Auch bei einer vorherigen Begegnung mit Staatspräsident Recep Tayyip Erdogan drang sie auf Einhaltung der Meinungsfreiheit. Gerade in einer Phase tiefgreifenden Umbruchs nach dem Putschversuch 2016 müsse alles dafür getan werden, Gewaltenteilung, Meinungsfreiheit und die Vielfalt der Gesellschaft zu wahren, sagte Merkel.

Treffen mit der Opposition

Vor dem Hintergrund der umstrittenen Pläne Erdogans zur Einführung eines Präsidialsystems betonte Merkel: "Opposition gehört zu einer Demokratie dazu. Das erfahren wir alle jeden Tag in demokratischen Staaten." Wie die Bundesregierung bestätigte, traf sich Merkel zum Abschluss ihrer Reise mit Vertretern der türkischen Opposition, darunter der Vorsitzende der Mitte-Links Partei CHP, Kemal Kilicdaroglu, und eine Delegation der pro-kurdischen Oppositionspartei HDP zusammen, wie die Bundesregierung bestätigte.

Merkel plädierte dafür, bei dem Verfassungsreferendum über das Präsidialsystem unabhängige Beobachter der Organisation für Sicherheit und Zusammenarbeit in Europa (OSZE) einzusetzen. Seit dem Putschversuch beklagen Menschenrechtler eine drastische Beschneidung demokratischer Rechte.

Zudem sprach die Kanzlerin auch die Debatte um Spitzelvorwürfe gegen den türkeinahen Islam-Verband Ditib an. Die Irritationen müssten ausgeräumt werden, sagte sie. Ditib hatte eingeräumt, dass Imame des Verbands, die in aller Regel von der türkischen Religionsbehörde nach Deutschland entsendet werden, Anhänger der Gülen-Bewegung bespitzelt haben.

Türkei Treffen Angela Merkel & Recep Tayyip Erdogan
Zweieinhalb Stunden sprachen Kanzlerin Merkel und Präsident Erdogan in AnkaraBild: picture-alliance/Anadolu Agency/K. Azher

Debatte über "islamistischen Terror"

Erdogan kritisierte, dass die Kanzlerin den Ausdruck "islamistischer Terror" benutzt habe. Islam und Terror hätten nichts miteinander zu tun, sagte er und ergänzte: "Islam bedeutet Frieden." Als "muslimischer Präsident" könne er diesen Ausdruck niemals akzeptieren. Merkel hob ausdrücklich die Zusammenarbeit mit den Muslimen in Deutschland im Kampf gegen den Terrorismus hervor. "Ich möchte, dass die Menschen in der Türkei jedenfalls wissen, dass wir Muslime nicht nur achten und schätzen, sondern dass wir gut miteinander zusammenarbeiten wollen und gemeinsam gegen diesen schrecklichen Terrorismus kämpfen." Die muslimischen Verbände in Deutschland hätten sich klar gegen jede Form von Terrorismus eingesetzt, lobte sie. Erdogan und sie hätten sehr ausführlich darüber gesprochen, dass "wir eine sprachliche Unterscheidung haben zwischen Islam und islamistisch".

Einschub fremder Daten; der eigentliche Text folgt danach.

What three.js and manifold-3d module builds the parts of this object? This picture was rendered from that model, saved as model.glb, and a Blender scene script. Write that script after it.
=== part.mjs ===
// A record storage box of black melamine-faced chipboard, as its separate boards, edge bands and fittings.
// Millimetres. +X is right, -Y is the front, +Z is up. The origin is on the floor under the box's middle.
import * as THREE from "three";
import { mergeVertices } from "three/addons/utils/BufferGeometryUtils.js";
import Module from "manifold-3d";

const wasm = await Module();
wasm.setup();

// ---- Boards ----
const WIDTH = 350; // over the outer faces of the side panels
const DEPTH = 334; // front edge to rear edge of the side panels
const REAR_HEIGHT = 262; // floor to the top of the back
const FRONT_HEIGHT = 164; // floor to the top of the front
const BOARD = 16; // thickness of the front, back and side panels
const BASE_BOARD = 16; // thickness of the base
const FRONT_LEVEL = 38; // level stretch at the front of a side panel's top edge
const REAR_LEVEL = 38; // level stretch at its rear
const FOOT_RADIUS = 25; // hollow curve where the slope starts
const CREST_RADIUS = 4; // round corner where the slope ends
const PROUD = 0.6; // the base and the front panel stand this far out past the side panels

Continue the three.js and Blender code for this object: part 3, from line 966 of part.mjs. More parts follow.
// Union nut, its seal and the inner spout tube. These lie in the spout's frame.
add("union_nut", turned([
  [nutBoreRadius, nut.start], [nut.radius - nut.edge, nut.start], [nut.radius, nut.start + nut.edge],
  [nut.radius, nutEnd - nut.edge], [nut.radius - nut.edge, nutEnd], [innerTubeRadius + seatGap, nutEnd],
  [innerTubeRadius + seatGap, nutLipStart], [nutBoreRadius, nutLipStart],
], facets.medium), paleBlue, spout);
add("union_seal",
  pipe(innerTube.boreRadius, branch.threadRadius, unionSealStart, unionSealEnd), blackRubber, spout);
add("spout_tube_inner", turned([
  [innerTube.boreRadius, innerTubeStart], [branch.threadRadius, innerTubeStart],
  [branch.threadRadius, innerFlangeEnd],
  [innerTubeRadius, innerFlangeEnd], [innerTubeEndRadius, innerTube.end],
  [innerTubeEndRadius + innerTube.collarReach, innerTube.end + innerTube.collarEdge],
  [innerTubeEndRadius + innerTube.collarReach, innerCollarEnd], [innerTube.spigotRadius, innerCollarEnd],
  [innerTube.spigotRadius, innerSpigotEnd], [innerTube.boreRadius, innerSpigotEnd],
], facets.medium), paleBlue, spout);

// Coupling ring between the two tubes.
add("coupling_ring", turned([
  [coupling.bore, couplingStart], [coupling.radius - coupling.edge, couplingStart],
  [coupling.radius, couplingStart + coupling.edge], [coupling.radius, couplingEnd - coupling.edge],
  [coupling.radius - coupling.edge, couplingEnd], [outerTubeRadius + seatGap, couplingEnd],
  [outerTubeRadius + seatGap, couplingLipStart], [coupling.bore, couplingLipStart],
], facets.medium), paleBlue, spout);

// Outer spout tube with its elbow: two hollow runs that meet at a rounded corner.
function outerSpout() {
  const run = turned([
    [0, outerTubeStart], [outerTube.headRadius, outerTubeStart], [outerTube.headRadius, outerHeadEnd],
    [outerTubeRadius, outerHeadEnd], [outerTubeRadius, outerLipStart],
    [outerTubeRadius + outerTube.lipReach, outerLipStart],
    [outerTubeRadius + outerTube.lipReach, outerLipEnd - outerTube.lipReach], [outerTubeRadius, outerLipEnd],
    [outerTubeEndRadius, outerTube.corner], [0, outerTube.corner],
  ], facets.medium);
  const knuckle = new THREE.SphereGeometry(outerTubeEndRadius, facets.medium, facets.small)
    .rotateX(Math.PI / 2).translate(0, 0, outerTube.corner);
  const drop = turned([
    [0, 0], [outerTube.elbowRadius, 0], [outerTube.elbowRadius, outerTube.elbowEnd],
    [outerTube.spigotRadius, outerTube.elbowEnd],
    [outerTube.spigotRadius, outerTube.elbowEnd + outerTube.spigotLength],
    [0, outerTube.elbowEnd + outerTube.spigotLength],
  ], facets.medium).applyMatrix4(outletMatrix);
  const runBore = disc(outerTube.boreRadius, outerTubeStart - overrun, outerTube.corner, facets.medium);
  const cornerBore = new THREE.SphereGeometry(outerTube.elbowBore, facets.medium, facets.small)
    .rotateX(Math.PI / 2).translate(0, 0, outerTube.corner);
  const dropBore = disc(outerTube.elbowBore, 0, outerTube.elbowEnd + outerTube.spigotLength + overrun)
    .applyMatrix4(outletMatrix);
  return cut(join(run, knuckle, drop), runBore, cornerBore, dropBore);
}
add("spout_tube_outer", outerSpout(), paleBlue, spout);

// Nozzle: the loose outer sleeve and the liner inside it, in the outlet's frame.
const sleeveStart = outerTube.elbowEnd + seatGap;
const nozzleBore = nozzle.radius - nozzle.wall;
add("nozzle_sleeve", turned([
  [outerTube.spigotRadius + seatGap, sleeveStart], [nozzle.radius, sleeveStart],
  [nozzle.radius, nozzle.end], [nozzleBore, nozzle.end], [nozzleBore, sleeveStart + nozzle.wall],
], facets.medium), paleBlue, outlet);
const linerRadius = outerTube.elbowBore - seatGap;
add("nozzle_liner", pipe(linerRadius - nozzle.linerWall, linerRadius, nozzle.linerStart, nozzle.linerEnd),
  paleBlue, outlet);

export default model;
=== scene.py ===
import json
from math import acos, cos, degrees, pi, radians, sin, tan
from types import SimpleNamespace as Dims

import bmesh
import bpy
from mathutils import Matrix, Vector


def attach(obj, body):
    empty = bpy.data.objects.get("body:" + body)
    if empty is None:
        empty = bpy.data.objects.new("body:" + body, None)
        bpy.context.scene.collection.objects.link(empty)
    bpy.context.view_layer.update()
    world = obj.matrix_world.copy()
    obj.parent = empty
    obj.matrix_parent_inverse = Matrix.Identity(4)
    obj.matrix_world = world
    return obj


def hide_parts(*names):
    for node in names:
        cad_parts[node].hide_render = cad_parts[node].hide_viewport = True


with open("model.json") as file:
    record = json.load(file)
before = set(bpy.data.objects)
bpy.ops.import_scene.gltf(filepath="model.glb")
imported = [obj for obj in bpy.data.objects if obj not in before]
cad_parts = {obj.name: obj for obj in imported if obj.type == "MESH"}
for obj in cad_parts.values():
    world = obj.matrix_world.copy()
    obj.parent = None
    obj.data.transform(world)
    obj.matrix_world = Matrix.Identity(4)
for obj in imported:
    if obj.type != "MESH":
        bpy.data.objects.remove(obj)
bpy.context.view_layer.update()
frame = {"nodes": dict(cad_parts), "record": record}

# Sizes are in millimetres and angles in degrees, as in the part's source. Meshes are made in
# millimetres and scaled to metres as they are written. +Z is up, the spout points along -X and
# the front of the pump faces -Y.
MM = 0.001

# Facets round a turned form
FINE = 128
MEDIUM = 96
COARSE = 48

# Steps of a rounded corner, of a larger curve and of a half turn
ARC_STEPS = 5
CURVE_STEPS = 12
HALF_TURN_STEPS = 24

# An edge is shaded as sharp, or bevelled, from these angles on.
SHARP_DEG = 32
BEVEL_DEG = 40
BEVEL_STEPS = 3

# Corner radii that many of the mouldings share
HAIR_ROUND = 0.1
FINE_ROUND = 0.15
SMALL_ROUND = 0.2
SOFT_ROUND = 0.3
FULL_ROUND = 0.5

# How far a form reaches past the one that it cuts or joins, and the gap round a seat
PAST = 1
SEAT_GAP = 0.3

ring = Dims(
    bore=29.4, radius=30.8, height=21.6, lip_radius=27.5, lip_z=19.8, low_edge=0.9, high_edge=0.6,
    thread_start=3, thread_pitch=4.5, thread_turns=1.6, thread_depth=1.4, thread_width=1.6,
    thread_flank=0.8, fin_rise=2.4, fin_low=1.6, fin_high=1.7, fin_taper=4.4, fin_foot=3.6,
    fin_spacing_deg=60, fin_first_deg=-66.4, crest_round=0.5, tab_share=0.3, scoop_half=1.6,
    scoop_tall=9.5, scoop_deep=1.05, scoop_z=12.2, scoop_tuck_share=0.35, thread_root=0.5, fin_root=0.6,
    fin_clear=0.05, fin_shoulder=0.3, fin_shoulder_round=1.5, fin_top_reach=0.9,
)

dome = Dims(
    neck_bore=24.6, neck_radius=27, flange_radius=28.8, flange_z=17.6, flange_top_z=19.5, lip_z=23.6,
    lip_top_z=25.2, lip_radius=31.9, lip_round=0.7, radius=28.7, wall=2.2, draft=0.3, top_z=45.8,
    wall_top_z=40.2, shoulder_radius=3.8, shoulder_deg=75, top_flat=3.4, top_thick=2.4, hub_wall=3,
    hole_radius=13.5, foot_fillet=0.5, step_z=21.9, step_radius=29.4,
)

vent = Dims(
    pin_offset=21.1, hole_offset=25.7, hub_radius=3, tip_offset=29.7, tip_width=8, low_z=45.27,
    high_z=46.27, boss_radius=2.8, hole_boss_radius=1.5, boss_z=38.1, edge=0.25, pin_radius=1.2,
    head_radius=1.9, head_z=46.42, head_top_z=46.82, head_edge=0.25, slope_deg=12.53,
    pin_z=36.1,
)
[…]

Viele Muslime lehnen Begriffe wie "islamischer Terrorismus", aber auch "islamistischer Terrorismus" ab, da damit eine Verbindung zwischen ihrer Religion und Terror gezogen wird. Sie argumentieren auch mit Blick auf die Taten der Dschihadisten des "Islamischen Staats", dass Terror niemals mit dem Islam gerechtfertigt werden könne. Muslime, die Anschläge begingen, würden damit gegen ihre Religion verstoßen.